В наши дни потребление алкоголя в Северо-Восточном Китае зачастую обсуждается с точки зрения всеобъемлемости данного явления и его воздействия на здоровье и культуру. Фэн Ци замечает, что северо-восточные китайцы «пьют алкоголь, чтобы защититься от холода», сформировав «уникальную культуру потребления спиртных напитков», которая способствовала развитию региональной промышленности [Feng]. В исследовании «Люди и культура алкогольных напитков на северо-востоке Китая» Ян Цзюнь указывает, что способность северо-восточных китайцев потреблять спиртное является пугающим свидетельством силы их воли [Yang]. Ян отмечает ошибочность восприятия потребления алкоголя местными жителями как «зависимости», «увлечения» или «времяпровождения»: «распитие крепких напитков – самое важное средство общения для северо-восточных китайцев». Подобные умозаключения отражают представления о потреблении алкоголя, имевшие хождение в середине XX в. Так, в 1941 г. доктор Шао Гуаньчжи писал, что спиртное – «обязательный атрибут» жизни в Маньчжоу-го[137]. В настоящей главе мы рассмотрим нарративы об алкоголе, доминировавшие в ведущих региональных СМИ в 1930-х гг. и 1940-х гг. Первоначально потребление алкоголя представлялось как позитивный аспект поддерживаемой режимом современности и проявление давних традиций распития спиртного среди маньчжуров и монголов, а равно и растущих региональных сообществ ханьцев, японцев и русских. Однако к концу 1930-х гг. беспокойство по поводу здоровья населения и социально-экономической нестабильности, которые принесли с собой японская оккупация, война и бедность, выражалось во все большем порицании алкоголя.
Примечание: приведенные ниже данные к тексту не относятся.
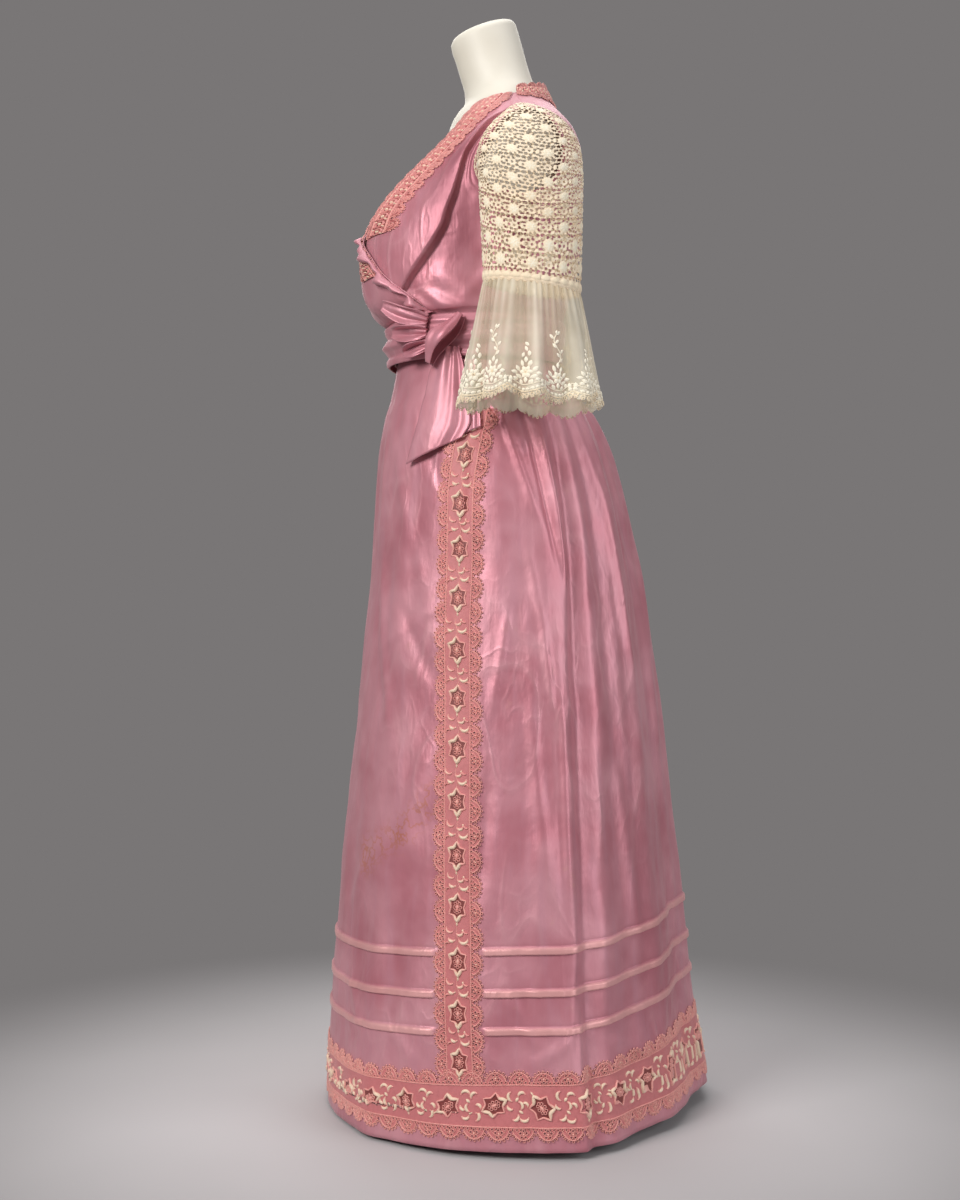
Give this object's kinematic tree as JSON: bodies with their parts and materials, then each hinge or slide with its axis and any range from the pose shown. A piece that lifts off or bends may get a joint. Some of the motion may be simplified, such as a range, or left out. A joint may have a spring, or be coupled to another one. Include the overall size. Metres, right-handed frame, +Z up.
{
  "type": "day dress on a limbless dress form",
  "caption": "Long pink satin day dress with a crossed bodice, sash bow, lace elbow sleeves, net frills, embroidered bands and hem, standing on a limbless dress form.",
  "frame": {"origin": "centre of the underside of the stand's base, on the floor", "axes": "+Z up, -Y to the wearer's front, +X to the wearer's left"},
  "size_m": [0.628, 0.5494, 1.5293],
  "materials": {
    "silk_satin": "dusty rose silk satin with a soft sheen",
    "embroidered_trim": "salmon pink openwork band with raised cream and brown-red embroidery",
    "guipure_lace": "ecru cotton guipure lace, matt, with openings cut through",
    "net_frill": "sheer ivory net with white floral embroidery and a picot edge",
    "form_shell": "smooth off-white dress form",
    "stand_metal": "plain grey pole and round base"
  },
  "bodies": {
    "root": {"form_torso": "form_shell", "form_stand": "stand_metal", "skirt_front": "silk_satin", "skirt_back_left": "silk_satin", "skirt_back_right": "silk_satin", "bodice_front_left": "silk_satin", "bodice_front_right": "silk_satin", "bodice_back": "silk_satin", "sash_belt": "silk_satin", "sash_tail_front": "silk_satin", "sash_tail_back": "silk_satin", "sash_loop": "silk_satin", "sash_frill_1": "silk_satin", "sash_frill_2": "silk_satin", "sash_frill_3": "silk_satin", "band_left": "embroidered_trim", "band_right": "embroidered_trim", "hem_border_front": "embroidered_trim", "hem_border_back_left": "embroidered_trim", "hem_border_back_right": "embroidered_trim", "neck_trim_left": "embroidered_trim", "neck_trim_right": "embroidered_trim", "collar_back": "embroidered_trim", "sleeve_left_front": "guipure_lace", "sleeve_left_back": "guipure_lace", "sleeve_right_front": "guipure_lace", "sleeve_right_back": "guipure_lace", "frill_left": "net_frill", "frill_right": "net_frill"}
  },
  "joints": []
}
1930-е гг. и 1940-е гг. были отмечены повсеместным потреблением горячительных напитков. Воззрения на спиртное отражаются во множестве терминов, которые местные СМИ связывали с алкоголем. Чаще всего писали о «распитии алкоголя». Это было гораздо менее жесткое оценочное суждение, чем, в частности, «большой пьянчуга» [Ren 1934: 11]. В равной мере заявление, что человек имел «привычку» к распитию спиртного [Shao 1941: 14], был «пристрастен к потреблению алкоголя» [Shengjing shibao 1943a: 4] или был «любителем горячительного» [Shengjing shibao 1937c: 5], звучало менее резко, чем «пагубная привычка» [Shengjing shibao 1916b] или «склонность напиваться, когда добрался до крепких напитков» [Shengjing shibao 1943a: 4]. Впрочем, все указанное звучит бледно на фоне отсылок к вредным привычкам, которые обозначались как «зависимость от алкоголя» [Zhi Xing 1937: 9] или «дурное пристрастие» [Ren 1934: 11]. К концу 1930-х гг. часто приходится встречать слово «алкоголизм». Тем не менее к тому времени (как, впрочем, и сейчас) некоего единого определения или термина для обозначения этого явления не сформировалось. Зависимость от чего-либо обозначают в китайском языке такими словами, как инь (увлечение, пристрастие), пи (слабость к, мания) или ши (склонность, страсть)[138]. «Способность человека к [питью] алкоголя» [Zhang 1935: 8] могла оцениваться и в зависимости от «крепости кишок», ширина которых, по мнению Чжан Фэна, у разных людей отличалась и, возможно, зависела от внешних условий [Ibid.].